The Tom Sox draw the league's largest crowds. They play in the 11-team league's most comfortable stadium. And Charlottesville will be after a repeat of its 2017 championship when the Valley Baseball League opens its brief schedule today (June 1), which will be over by the first week of August.

Charlottesville is the venerable league's newest franchise. It joined the college-player ranks when Aldie and Rockbridge left the circuit.

After a so-so first season, the Tom Sox proved to be too much for the other 10 teams in 2017, losing only nine games and romping through the playoffs, which gave them the Lineweaver Cup as its prize for winning the league championship.

Charlottesville is in the five-team South Division of the league and brushed past Harrisonburg, Waynesboro, Staunton and Covington in its own division last season.

There are six teams in the North Division: Strasburg, Front Royal, Winchester, New Market, Woodstock and Purcellville.

The first four finishers in each division reach the playoffs - meaning only three teams are left on the sidelines when the postseason begins.

The Tom Sox will be favored again this summer to gain another championship.

Harrisonburg and Charlottesville are the only two league entries that play in college towns. Harrisonburg is the home of James Madison University and the Tom Sox play in the city where the University of Virginia just completed a disappointing season in the ACC.

Some of the teams play at high school facilities, where the lights are not conducive to high batting averages for the position players. New Market, Purcellville, Waynesboro and Staunton play in ballparks that have been around from 30 to 50 years.
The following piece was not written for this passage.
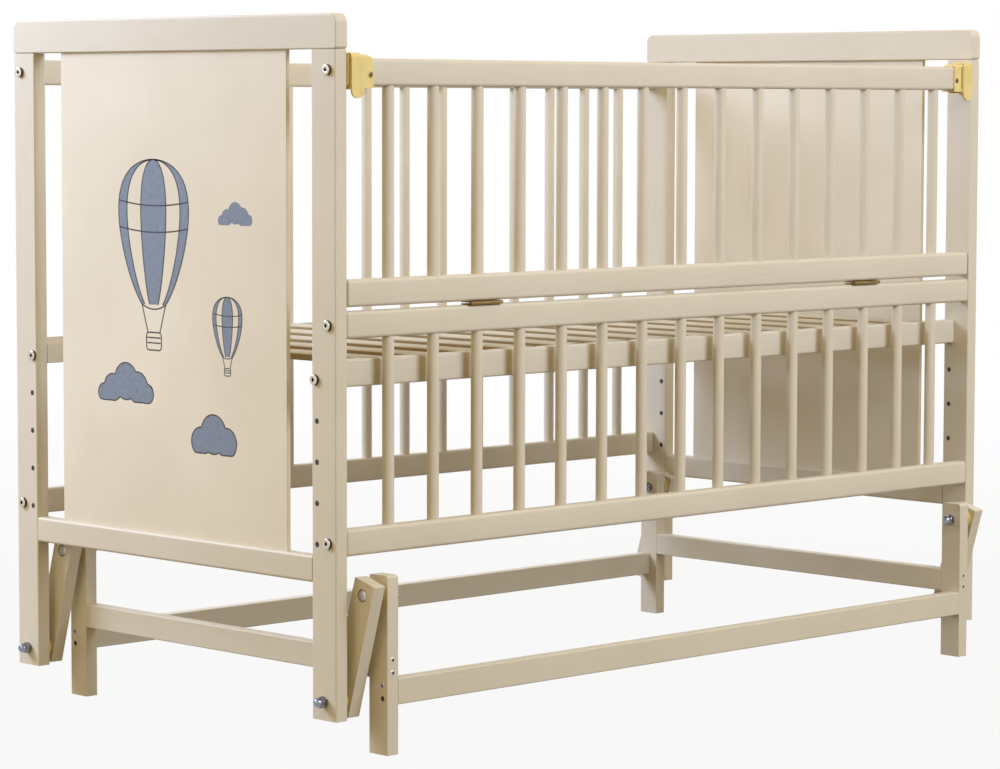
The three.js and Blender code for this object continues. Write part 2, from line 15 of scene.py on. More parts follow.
import bpy
import numpy as np
from mathutils import Euler, Matrix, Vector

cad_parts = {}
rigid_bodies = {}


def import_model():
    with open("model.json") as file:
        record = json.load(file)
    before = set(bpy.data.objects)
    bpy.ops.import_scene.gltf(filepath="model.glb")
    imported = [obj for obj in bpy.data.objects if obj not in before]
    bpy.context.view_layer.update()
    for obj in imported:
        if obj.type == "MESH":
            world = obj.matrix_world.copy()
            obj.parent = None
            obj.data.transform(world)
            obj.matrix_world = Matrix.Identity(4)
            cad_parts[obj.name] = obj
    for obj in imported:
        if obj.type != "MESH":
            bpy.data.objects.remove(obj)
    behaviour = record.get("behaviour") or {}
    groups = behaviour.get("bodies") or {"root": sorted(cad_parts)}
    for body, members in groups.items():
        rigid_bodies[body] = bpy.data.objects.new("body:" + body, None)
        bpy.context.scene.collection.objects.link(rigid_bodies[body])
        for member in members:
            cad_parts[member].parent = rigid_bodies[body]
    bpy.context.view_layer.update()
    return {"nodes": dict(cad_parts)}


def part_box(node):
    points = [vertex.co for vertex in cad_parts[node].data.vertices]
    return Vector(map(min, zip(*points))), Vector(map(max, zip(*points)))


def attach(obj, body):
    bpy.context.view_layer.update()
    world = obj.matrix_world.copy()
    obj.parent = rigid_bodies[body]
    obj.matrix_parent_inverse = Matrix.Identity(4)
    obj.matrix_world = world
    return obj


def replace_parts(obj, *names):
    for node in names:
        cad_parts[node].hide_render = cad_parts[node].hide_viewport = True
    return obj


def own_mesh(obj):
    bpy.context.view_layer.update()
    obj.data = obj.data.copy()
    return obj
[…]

In recent years, the league's talent base has been surpassed by other college-only circuits that have a higher percentage of NCAA Division I faces on their rosters.

The country's most visible such league is the Cape Cod League in Massachusetts, which has long had the deserved reputation as annually having the most talented group of players around.

The Valley Baseball League has dozens of players from junior college teams, NCAA Division II performers, NCAA Division III athletes and NAIA conferences.

Another nearby college league is the Cal Ripken Jr. League, which has many franchises in Maryland: Baltimore Redbirds, Gaithersburg Giants, Baltimore Dodgers, Silver Spring-Tacoma Park Thunderbolts, Rockville Express and Bethesda Big Train.

The Virginia franchises in the Ripken league are the Alexandria Aces, Herndon Braves and Loudoun Riverdogs. The D.C. Grays are the league's 10th team.

Every player in both summer leagues has remaining collegiate eligibility. Any player who has participated at a college is eligible to be drafted by the Major Leagues in the June draft of amateur free agents.

Thirty years ago, a significant number of players from Valley League teams were drafted, but now the number has shriveled to only a few. If drafted, the player can sign a professional contract, leave his summer home and no longer be an amateur eligible to return to his college to play again.

Both these summer leagues are ready to begin their 2018 seasons and provide evening entertainment up and down the I-81 corridor in Virginia and the Beltway in Maryland and Northern Virginia.